Ratings for Sunday's Oscars on ABC fall to all-time low

The Oscars, which included performances by Janelle Monae and Eminem this year, reportedly took a ratings hit by 20 percent from a year ago, to an average TV audience of 23.6 million total viewers.

Han Jin-won and Bong Joon-ho pose with the Oscar for Best Original Screenplay for "Parasite" in the photo room at the 92nd Academy Awards in Hollywood, Los Angeles, California, US, February 9, 2020.
Reuters

Han Jin-won and Bong Joon-ho pose with the Oscar for Best Original Screenplay for "Parasite" in the photo room at the 92nd Academy Awards in Hollywood, Los Angeles, California, US, February 9, 2020.

The US TV audience for Sunday’s Academy Awards fell to an all-time low, reflecting an industry-wide trend away from broadcast TV.

The Oscars audience dropped 20 percent from a year ago, to an average TV audience of 23.6 million total viewers, according to Walt Disney Co-owned ABC, citing data from Nielsen.

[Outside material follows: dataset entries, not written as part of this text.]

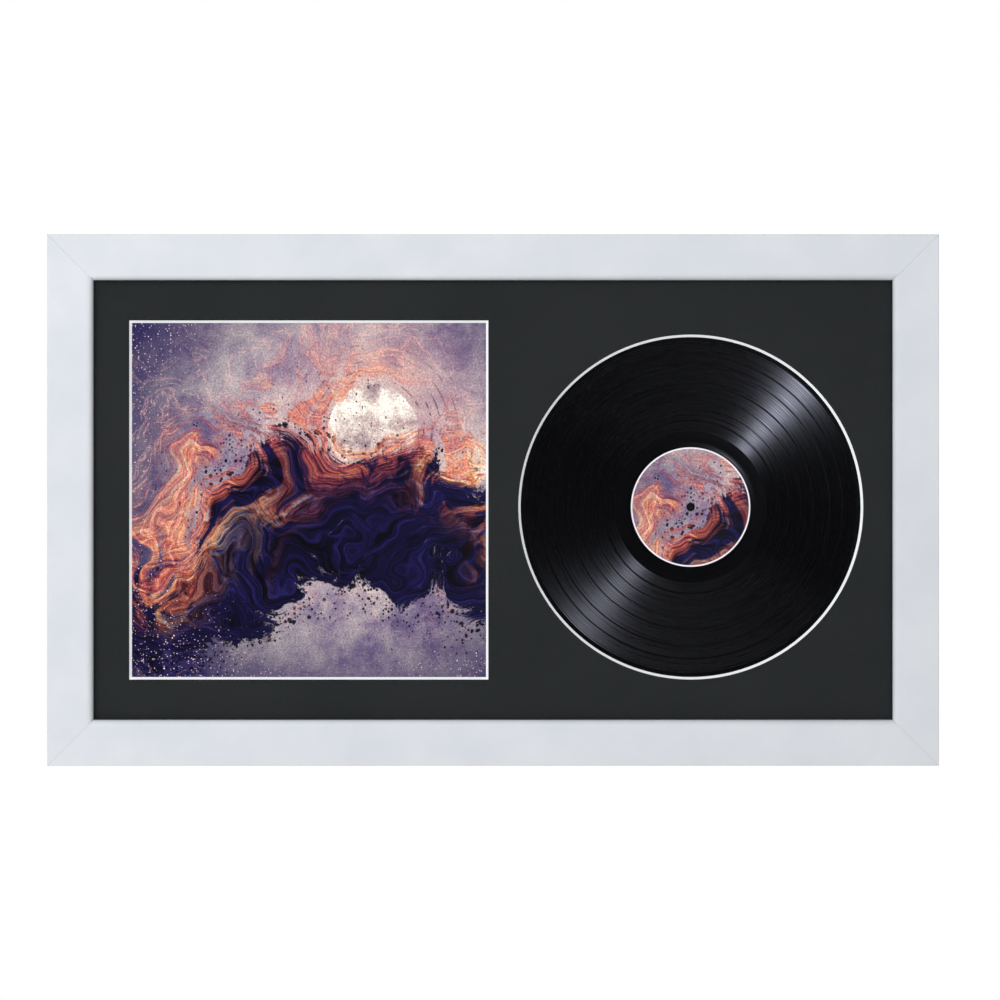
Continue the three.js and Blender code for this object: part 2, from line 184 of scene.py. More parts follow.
def mottled(add, place, millimetres, detail, stops, roughness=0.5):
    """A noise with features of that size, and the shades that it picks."""
    scale = per_metre(millimetres)
    sockets = {"Vector": place, "Scale": scale, "Detail": detail, "Roughness": roughness}
    noise = add("TexNoise", sockets)
    return noise, add("ValToRGB", [noise], stops)


def dress(add, shader, colour, height, strength, millimetres, **linked):
    """Gives a shader its colour, a relief of so many millimetres, and what else varies."""
    distance = millimetres * MM
    relief = add("Bump", {"Height": height, "Strength": strength, "Distance": distance})
    set_sockets(shader, {"Base Color": colour, "Normal": relief, **linked})
    return relief


def fibrous(name, fibres, clouds, strength, millimetres, **settings):
    """A board of short fibres in a few shades, with broader clouds over them."""
    finish, add, shader, place = new_finish(name, **settings)
    pulp, shade = mottled(add, place, *fibres)
    _, cloudy = mottled(add, place, *clouds)
    blend = add("Mix", [1.0, shade, cloudy], data_type="RGBA", blend_type="MULTIPLY")
    relief = dress(add, shader, blend, pulp, strength, millimetres)
    return finish, add, shader, place, relief


# %% [markdown]
# ## Meshes as pieces
#
# A finished piece sits at the origin with its place in its mesh, rides on a body of the frame
# and hides the solids that it stands for. Turned parts, such as a disc or a screw, come from one
# function that spins a profile about the axis that points at the viewer, and it also wraps a UV
# map round them, so that a finish can follow the turning.

# %% Pieces and modifiers
# A face as large as this is a flat side, so its shading doesn't lean over towards its rounds.
FLAT_FACE = 1000 * MM * MM


def add_piece(name, mesh, body, replaced, crease=30):
    """Edges that turn by more than the crease, in degrees, stay sharp."""
    piece = new_object(name, mesh)
    mesh.shade_smooth()
    mesh.set_sharp_from_angle(angle=math.radians(crease))
    for face in mesh.polygons:
        face.use_smooth = face.area < FLAT_FACE
    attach(piece, body)
    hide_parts(*replaced)
    mesh.calc_loop_triangles()
    print(f"{name}: {len(mesh.loop_triangles)} triangles")


def soften(thing, name, width, segments, angle):
    """Rounds the edges that turn by more than an angle in degrees."""
    edge = thing.modifiers.new(name, "BEVEL")
    edge.width = width
    edge.segments = segments
    edge.limit_method = "ANGLE"
    edge.angle_limit = math.radians(angle)


def cut_away(thing, name, cutter):
    cut = thing.modifiers.new(name, "BOOLEAN")
    cut.operation = "DIFFERENCE"
    cut.solver = "EXACT"
    cut.object = cutter
    return cut


def settle(carrier):
    """The mesh of an object as its modifiers leave it. The object itself goes."""
    bpy.context.view_layer.update()
    graph = bpy.context.evaluated_depsgraph_get()
    mesh = bpy.data.meshes.new_from_object(
        carrier.evaluated_get(graph), preserve_all_data_layers=True, depsgraph=graph
    )
    carrier.modifiers.clear()
    bpy.data.objects.remove(carrier)
    return mesh


# %% Closed meshes
def new_mesh(name, points, edges=(), faces=()):
    mesh = bpy.data.meshes.new(name)
    mesh.from_pydata(points, edges, faces)
    return mesh


# Points that are closer than this are one point.
TOUCHING = 1e-6
# The corners of a square, as signs.
SQUARE = ((-1, -1), (1, -1), (1, 1), (-1, 1))


def mesh_of(work, name):
    """Ends a bmesh as a mesh whose faces point outwards."""
    bmesh.ops.recalc_face_normals(work, faces=work.faces)
    mesh = bpy.data.meshes.new(name)
    work.to_mesh(mesh)
    work.free()
    return mesh


def face_outwards(mesh, close_ends=False):
    """Merges doubles, closes open ends if asked to, and turns every face outwards."""
    work = bmesh.new()
    work.from_mesh(mesh)
    bmesh.ops.remove_doubles(work, verts=work.verts, dist=TOUCHING)
    if close_ends:
        open_edges = [edge for edge in work.edges if edge.is_boundary]
        bmesh.ops.holes_fill(work, edges=open_edges, sides=0)
    bmesh.ops.recalc_face_normals(work, faces=work.faces)
    work.to_mesh(mesh)
    work.free()
    return mesh


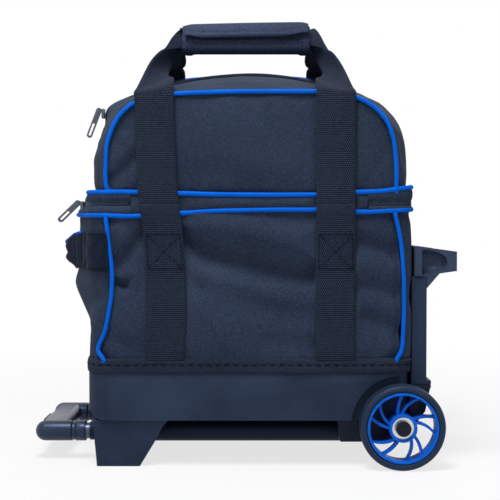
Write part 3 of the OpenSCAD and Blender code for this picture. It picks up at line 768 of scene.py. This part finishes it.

ABC broadcast the ceremony, which did not have a host for the second year in a row and included performances by Janelle Monae and Eminem. The show’s presenters included Steve Martin and Chris Rock, Mindy Kaling and Salma Hayek.

This year the Academy of Motion Picture Arts and Sciences was widely criticised for not nominating any women for the best director category, and the ceremony included jokes and remarks about that exclusion and the list of 20 acting nominees that included just one person of colour.

The South Korean social satire “Parasite” made history by becoming the first non-English language film to win best picture. Renee Zellweger won the best actress award for her performance as Judy Garland in the musical biopic “Judy.” Joaquin Phoenix won best actor for his performance in “Joker.”

The average unit cost for a 30-second TV ad during the ceremony ranged from $1,689,300 to $2,272,900, according to the research firm SQAD. ABC owns broadcast rights for the Oscars through 2028.

The ceremony drew negative reviews from the Hollywood press. Dominic Patten described it as a “lackluster circus” in Deadline Hollywood.

“Maybe every award show doesn’t need a host? This one sure did,” wrote Daniel Fienberg in the Hollywood Reporter.

“The structure and fluidity that an emcee can help provide was exactly what this telecast was missing, which doesn’t mean that a Billy Crystal or Ricky Gervais would have solved everything that was weird about what was a telecast without a clear theme, message, agenda or cohering purpose,” Fienberg said.